Haben Sie ein konkretes Beispiel?
Bei einem Workshop für Führungskräfte auf Arbeitssuche hatte ich die Teilnehmenden gebeten, so zu erscheinen, wie sie dies gewöhnlich beim Bewerbungsgespräch machen. Mir fiel ein Mann auf, der sich in seinem Anzug ganz und gar nicht wohlfühlte. Der Anzug war ausserdem viel zu gross. Im Gespräch erklärte er mir, dass es sich um seinen Hochzeitsanzug handelte und er Anzüge hasste. Daraufhin fragte ich ihn, warum er sich so angezogen hatte und seine Antwort lautete: «Weil ich muss». Ich machte ihm klar, dass ein Anzug nicht unbedingt notwendig ist, sondern dass auch ein Blazer, eine schöne Jeans und ein Hemd ausreichen können. Er befolgte meinen Ratschlag und war daraufhin viel entspannter, lächelte mehr und konnte viel mehr sich selbst sein – was sein gesamtes Auftreten verbesserte.
Hat sich in punkto Kleiderauswahl beim Bewerbungsgespräch in den letzten Jahren viel verändert?

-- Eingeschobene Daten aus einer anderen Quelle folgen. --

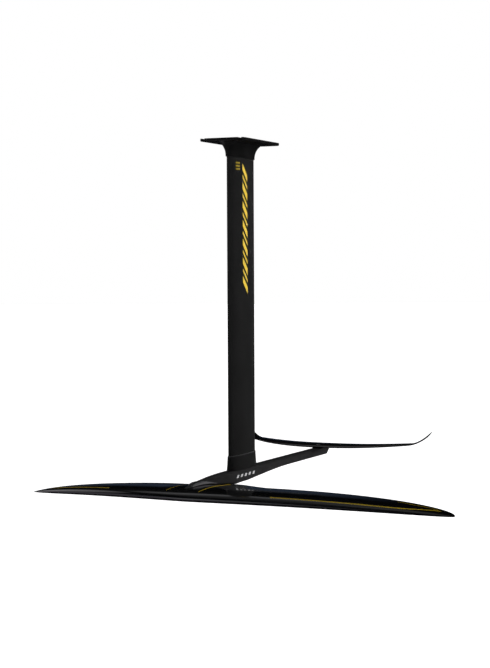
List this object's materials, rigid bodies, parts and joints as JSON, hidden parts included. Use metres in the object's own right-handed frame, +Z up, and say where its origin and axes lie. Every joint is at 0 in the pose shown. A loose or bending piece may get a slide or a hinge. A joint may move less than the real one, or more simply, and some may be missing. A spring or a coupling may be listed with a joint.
{
  "type": "hydrofoil",
  "caption": "Hydrofoil for a foil board: a slotted board plate, a foil-section mast, a fuselage, a large curved front wing and a small stabiliser with upturned tips.",
  "frame": {"origin": "centre of the mast plate's top face, where it lies on the board's underside", "axes": "+Z up into the board, -Y forward in the direction of travel, +X to port across the wings"},
  "size_m": [1.0518, 0.9408, 0.8275],
  "materials": {
    "plate": "black anodised, satin",
    "mast": "charcoal anodised, matte",
    "collar": "black anodised, satin",
    "fuselage": "charcoal anodised, satin",
    "foil": "carbon laminate under gloss black and navy clear coat",
    "insert": "bare machined",
    "screw": "stainless, turned",
    "threaded_insert": "stainless, turned"
  },
  "bodies": {
    "root": {"mast_plate": "plate", "mast_tube": "mast", "mast_collar": "collar", "fuselage": "fuselage", "front_wing": "foil", "rear_stabilizer": "foil", "mast_head_insert": "insert", "mast_foot_insert": "insert", "plate_screw_1": "screw", "mast_screw_1": "screw", "wing_screw_1": "screw", "wing_insert_1": "threaded_insert", "plate_screw_2": "screw", "mast_screw_2": "screw", "wing_screw_2": "screw", "wing_insert_2": "threaded_insert", "plate_screw_3": "screw", "mast_screw_3": "screw", "wing_screw_3": "screw", "wing_insert_3": "threaded_insert", "stabilizer_screw_1": "screw", "stabilizer_insert_1": "threaded_insert", "stabilizer_screw_2": "screw", "stabilizer_insert_2": "threaded_insert"}
  },
  "joints": []
}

Vor 10 oder 15 Jahren waren Unternehmen diesbezüglich noch strenger. Heute möchten Unternehmen auch authentisch wirken und näher an den Menschen sein. Firmen suchen Persönlichkeiten mit Ecken und Kanten, was sich auch durch eine etwas entspanntere und vielfältigere Kleiderwahl zeigt.
Sandra Perez ist Direktorin des Unternehmens Poll&Mera, welches sie seit August 2016 in Gruyère im Kanton Freiburg betreibt. Poll&Mera ist im Bereich Imageberatung und nonverbaler Kommunikation tätig.